Directions for this task: From the first line of the data below, repeat each line exactly until you reach the line with "return BVHTree.FromPolygons(points, [f.vertices[:]"; include that line too.

.....

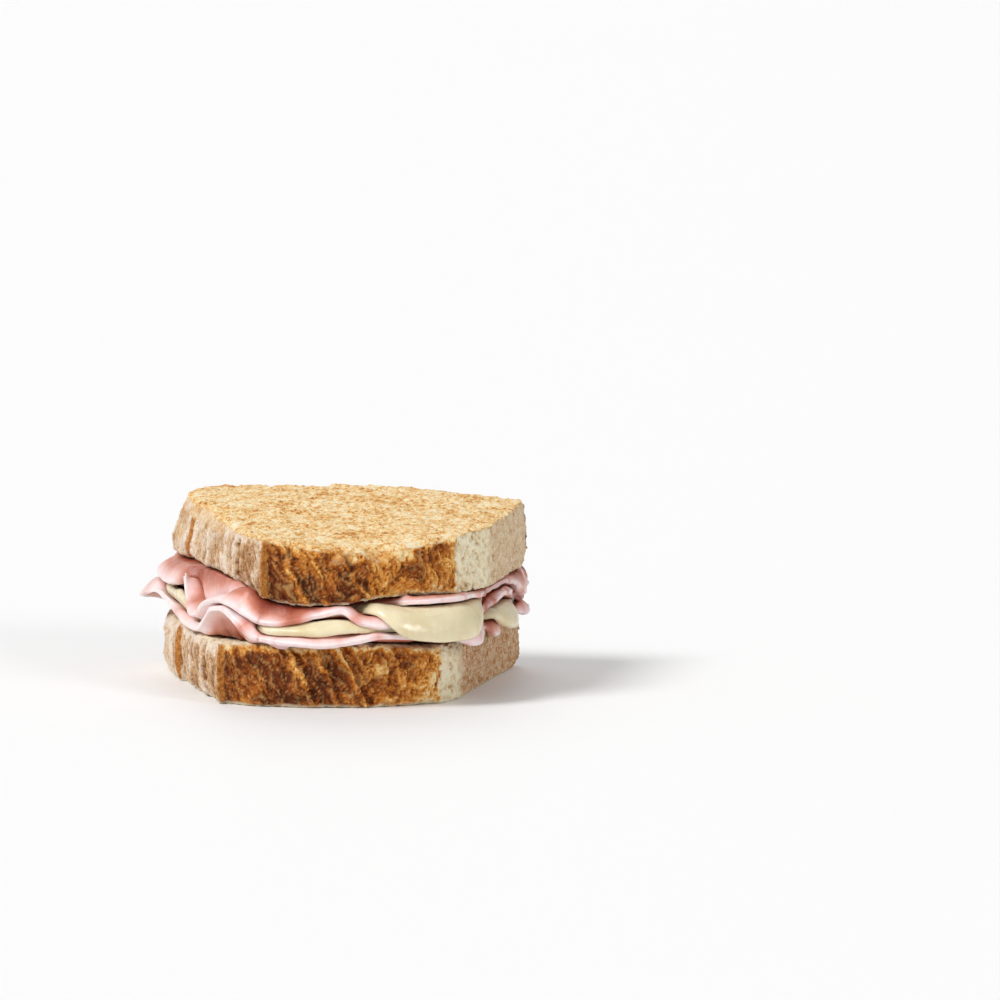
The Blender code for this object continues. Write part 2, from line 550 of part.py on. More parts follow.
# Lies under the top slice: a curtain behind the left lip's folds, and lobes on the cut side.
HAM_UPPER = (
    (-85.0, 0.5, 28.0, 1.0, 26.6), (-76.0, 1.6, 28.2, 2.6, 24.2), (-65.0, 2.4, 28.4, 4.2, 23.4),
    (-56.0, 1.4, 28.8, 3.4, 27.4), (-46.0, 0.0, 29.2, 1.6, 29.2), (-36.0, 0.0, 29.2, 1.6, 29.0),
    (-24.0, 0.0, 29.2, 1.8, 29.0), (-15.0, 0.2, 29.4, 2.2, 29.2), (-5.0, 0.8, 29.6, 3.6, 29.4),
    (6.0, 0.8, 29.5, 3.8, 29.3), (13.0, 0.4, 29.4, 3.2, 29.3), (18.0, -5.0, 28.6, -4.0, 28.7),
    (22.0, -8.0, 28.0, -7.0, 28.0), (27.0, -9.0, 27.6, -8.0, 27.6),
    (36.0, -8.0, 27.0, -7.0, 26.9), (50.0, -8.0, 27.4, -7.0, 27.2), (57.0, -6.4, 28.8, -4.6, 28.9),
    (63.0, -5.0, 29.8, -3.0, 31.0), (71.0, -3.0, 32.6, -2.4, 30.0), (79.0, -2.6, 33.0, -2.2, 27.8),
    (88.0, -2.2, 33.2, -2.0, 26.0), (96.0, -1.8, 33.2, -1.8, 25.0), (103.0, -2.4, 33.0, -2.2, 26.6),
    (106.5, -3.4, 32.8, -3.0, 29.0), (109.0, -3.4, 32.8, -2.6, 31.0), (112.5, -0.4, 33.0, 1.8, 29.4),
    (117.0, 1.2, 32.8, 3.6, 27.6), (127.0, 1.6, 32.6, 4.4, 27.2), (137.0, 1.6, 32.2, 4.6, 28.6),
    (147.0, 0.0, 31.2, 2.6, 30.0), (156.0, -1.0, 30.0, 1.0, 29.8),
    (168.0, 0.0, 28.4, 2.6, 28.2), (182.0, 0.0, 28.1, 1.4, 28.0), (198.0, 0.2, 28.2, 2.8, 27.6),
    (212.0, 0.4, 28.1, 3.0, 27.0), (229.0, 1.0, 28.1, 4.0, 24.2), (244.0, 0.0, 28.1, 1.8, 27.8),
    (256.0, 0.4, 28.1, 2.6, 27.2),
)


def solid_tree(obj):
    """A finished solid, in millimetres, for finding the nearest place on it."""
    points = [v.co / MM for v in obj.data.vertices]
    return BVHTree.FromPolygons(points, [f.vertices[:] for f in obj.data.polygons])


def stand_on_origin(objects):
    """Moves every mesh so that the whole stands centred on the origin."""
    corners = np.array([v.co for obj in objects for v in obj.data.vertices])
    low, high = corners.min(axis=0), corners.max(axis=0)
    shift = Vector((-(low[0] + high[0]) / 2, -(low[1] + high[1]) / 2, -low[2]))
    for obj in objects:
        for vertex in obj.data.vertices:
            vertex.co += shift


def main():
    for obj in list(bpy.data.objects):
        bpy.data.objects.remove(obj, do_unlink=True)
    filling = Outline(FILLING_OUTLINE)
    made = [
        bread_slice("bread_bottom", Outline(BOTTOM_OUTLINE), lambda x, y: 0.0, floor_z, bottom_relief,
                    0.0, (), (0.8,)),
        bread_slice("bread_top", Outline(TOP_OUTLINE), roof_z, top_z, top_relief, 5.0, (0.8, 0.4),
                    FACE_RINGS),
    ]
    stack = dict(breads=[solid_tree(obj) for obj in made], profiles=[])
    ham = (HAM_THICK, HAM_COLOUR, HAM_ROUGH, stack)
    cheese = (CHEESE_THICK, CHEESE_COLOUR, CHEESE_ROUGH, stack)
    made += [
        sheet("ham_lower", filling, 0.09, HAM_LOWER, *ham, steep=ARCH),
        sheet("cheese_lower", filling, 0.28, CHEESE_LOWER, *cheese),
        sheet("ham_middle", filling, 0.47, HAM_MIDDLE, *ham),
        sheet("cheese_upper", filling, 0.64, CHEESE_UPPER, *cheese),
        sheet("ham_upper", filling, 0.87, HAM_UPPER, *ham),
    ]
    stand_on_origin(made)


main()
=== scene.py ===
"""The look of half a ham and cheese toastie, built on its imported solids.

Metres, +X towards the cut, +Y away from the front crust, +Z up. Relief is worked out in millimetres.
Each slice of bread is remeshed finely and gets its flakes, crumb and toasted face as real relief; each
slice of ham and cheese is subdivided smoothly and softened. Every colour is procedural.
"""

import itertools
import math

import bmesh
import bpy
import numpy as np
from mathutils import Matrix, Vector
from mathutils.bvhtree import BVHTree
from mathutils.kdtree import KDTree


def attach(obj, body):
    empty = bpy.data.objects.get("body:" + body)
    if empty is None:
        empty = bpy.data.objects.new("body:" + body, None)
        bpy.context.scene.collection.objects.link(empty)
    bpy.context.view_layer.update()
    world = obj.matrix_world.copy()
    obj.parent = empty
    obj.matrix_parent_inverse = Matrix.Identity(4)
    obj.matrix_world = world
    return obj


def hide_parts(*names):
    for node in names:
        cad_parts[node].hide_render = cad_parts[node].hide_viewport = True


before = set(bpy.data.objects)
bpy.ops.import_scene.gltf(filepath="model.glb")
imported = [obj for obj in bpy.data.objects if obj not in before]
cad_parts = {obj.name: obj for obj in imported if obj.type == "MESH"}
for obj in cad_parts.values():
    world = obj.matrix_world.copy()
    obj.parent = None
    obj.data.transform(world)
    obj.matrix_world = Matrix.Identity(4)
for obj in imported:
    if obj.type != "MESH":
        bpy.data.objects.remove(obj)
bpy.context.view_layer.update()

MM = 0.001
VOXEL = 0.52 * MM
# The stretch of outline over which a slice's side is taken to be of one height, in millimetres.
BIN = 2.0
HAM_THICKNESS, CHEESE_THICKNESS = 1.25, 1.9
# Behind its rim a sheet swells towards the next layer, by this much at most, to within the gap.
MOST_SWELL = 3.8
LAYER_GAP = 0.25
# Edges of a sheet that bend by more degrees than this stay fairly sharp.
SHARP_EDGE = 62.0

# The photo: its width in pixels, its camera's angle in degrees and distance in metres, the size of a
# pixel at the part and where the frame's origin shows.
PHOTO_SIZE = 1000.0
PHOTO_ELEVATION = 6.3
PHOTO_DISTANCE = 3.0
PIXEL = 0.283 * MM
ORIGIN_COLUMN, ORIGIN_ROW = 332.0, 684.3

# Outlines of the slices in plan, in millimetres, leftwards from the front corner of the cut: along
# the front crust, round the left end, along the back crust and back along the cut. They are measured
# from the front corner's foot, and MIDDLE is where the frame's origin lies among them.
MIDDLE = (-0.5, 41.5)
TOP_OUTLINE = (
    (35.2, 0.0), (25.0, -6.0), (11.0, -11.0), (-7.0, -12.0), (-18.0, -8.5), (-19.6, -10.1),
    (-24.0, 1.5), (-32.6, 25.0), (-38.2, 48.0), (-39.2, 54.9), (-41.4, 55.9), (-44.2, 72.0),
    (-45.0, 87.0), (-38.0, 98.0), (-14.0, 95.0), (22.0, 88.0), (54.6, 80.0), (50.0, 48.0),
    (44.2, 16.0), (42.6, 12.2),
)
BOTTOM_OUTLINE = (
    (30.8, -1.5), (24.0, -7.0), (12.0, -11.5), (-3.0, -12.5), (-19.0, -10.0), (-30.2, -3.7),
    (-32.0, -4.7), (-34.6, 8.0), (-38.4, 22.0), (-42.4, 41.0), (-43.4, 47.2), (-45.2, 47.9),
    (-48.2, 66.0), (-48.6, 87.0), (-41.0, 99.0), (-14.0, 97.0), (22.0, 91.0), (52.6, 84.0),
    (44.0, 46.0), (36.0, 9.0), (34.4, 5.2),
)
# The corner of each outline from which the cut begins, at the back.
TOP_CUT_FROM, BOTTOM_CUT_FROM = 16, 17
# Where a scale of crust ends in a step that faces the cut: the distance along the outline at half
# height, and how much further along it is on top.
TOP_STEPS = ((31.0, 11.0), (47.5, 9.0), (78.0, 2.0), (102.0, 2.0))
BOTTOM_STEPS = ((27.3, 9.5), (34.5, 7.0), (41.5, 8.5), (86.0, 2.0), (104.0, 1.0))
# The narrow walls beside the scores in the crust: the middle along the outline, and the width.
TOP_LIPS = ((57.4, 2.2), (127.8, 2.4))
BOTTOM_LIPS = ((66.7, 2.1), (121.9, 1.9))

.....

Task response:
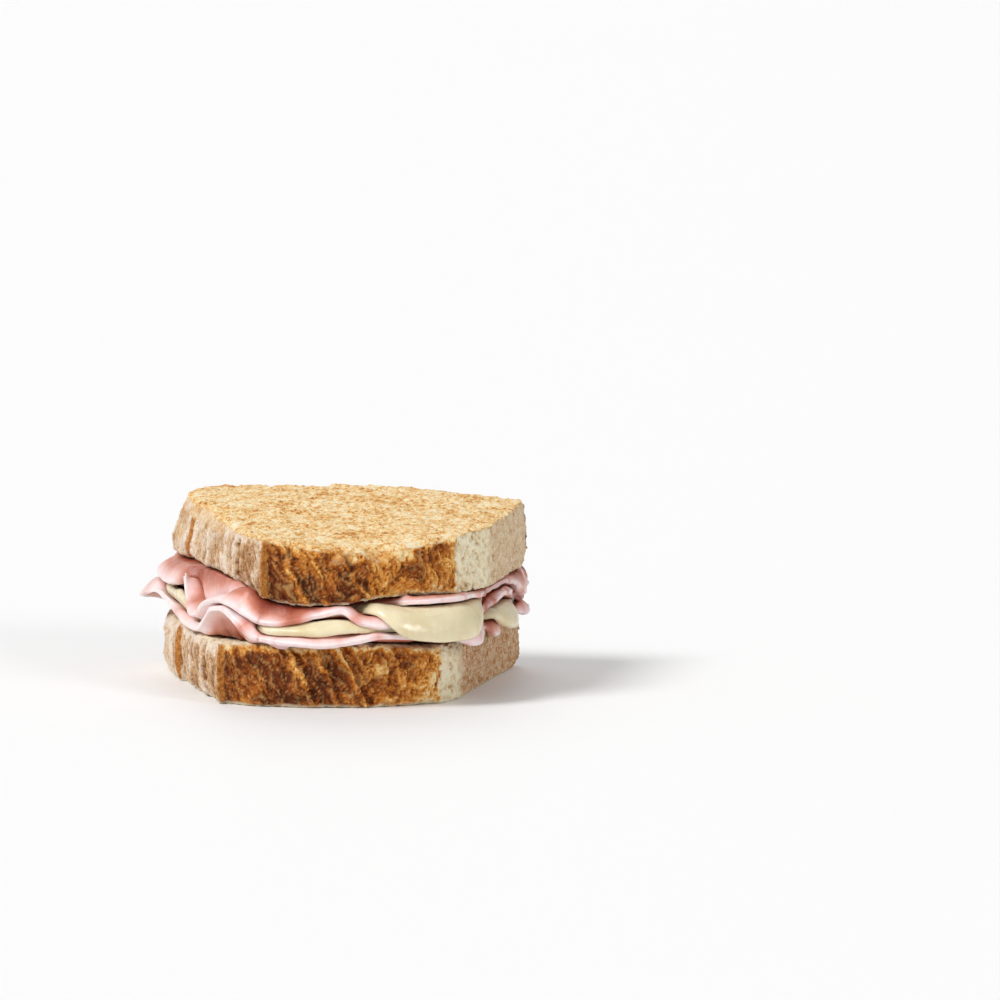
The Blender code for this object continues. Write part 2, from line 550 of part.py on. More parts follow.
# Lies under the top slice: a curtain behind the left lip's folds, and lobes on the cut side.
HAM_UPPER = (
    (-85.0, 0.5, 28.0, 1.0, 26.6), (-76.0, 1.6, 28.2, 2.6, 24.2), (-65.0, 2.4, 28.4, 4.2, 23.4),
    (-56.0, 1.4, 28.8, 3.4, 27.4), (-46.0, 0.0, 29.2, 1.6, 29.2), (-36.0, 0.0, 29.2, 1.6, 29.0),
    (-24.0, 0.0, 29.2, 1.8, 29.0), (-15.0, 0.2, 29.4, 2.2, 29.2), (-5.0, 0.8, 29.6, 3.6, 29.4),
    (6.0, 0.8, 29.5, 3.8, 29.3), (13.0, 0.4, 29.4, 3.2, 29.3), (18.0, -5.0, 28.6, -4.0, 28.7),
    (22.0, -8.0, 28.0, -7.0, 28.0), (27.0, -9.0, 27.6, -8.0, 27.6),
    (36.0, -8.0, 27.0, -7.0, 26.9), (50.0, -8.0, 27.4, -7.0, 27.2), (57.0, -6.4, 28.8, -4.6, 28.9),
    (63.0, -5.0, 29.8, -3.0, 31.0), (71.0, -3.0, 32.6, -2.4, 30.0), (79.0, -2.6, 33.0, -2.2, 27.8),
    (88.0, -2.2, 33.2, -2.0, 26.0), (96.0, -1.8, 33.2, -1.8, 25.0), (103.0, -2.4, 33.0, -2.2, 26.6),
    (106.5, -3.4, 32.8, -3.0, 29.0), (109.0, -3.4, 32.8, -2.6, 31.0), (112.5, -0.4, 33.0, 1.8, 29.4),
    (117.0, 1.2, 32.8, 3.6, 27.6), (127.0, 1.6, 32.6, 4.4, 27.2), (137.0, 1.6, 32.2, 4.6, 28.6),
    (147.0, 0.0, 31.2, 2.6, 30.0), (156.0, -1.0, 30.0, 1.0, 29.8),
    (168.0, 0.0, 28.4, 2.6, 28.2), (182.0, 0.0, 28.1, 1.4, 28.0), (198.0, 0.2, 28.2, 2.8, 27.6),
    (212.0, 0.4, 28.1, 3.0, 27.0), (229.0, 1.0, 28.1, 4.0, 24.2), (244.0, 0.0, 28.1, 1.8, 27.8),
    (256.0, 0.4, 28.1, 2.6, 27.2),
)


def solid_tree(obj):
    """A finished solid, in millimetres, for finding the nearest place on it."""
    points = [v.co / MM for v in obj.data.vertices]
    return BVHTree.FromPolygons(points, [f.vertices[:] for f in obj.data.polygons])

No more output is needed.